I see you proving popular opinion wrong. "You can't train a reliable recall without an e-collar." "You can't get a dog to walk on a loose leash without corrections." "You won't have a well-mannered dog unless you assert your dominance over them." You hear these things often. And you prove them wrong daily. You may not feel that others see those shining successes. But I do. And your clients do. And the dogs you work with will never know the pain, fear, and confusion they'll never experience because their humans chose you as their trainer. And what a blessing that is.
I see you on your good days. I see the way that a successful training session lights up your face, and leads you on to fight another day. I see you remember, yet again, that the reason we fight for the least aversive training methods is that our training works, and it has lasting results. And though you may have seen those results time and time again, that feeling of accomplishment never loses its glow.

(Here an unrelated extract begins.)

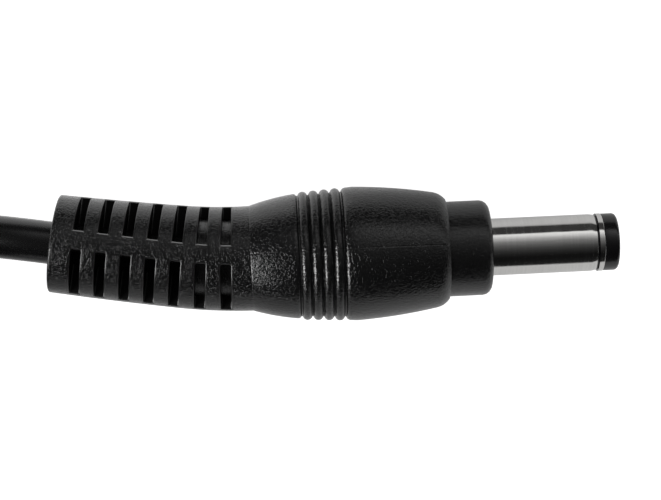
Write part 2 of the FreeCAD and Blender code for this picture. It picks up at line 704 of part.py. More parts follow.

I see you changing lives. One client at a time, one dog at a time, you're changing lives. You're potentially saving lives. Even on days that didn't go exactly as planned, you chose to spend your waking hours helping others improve the quality of their lives. At the end of the day, science-based, modern dog training is a catalyst that positively changes the lives of the dogs and humans it touches. It is, at its core, changing animal behavior while doing no harm. And so are you.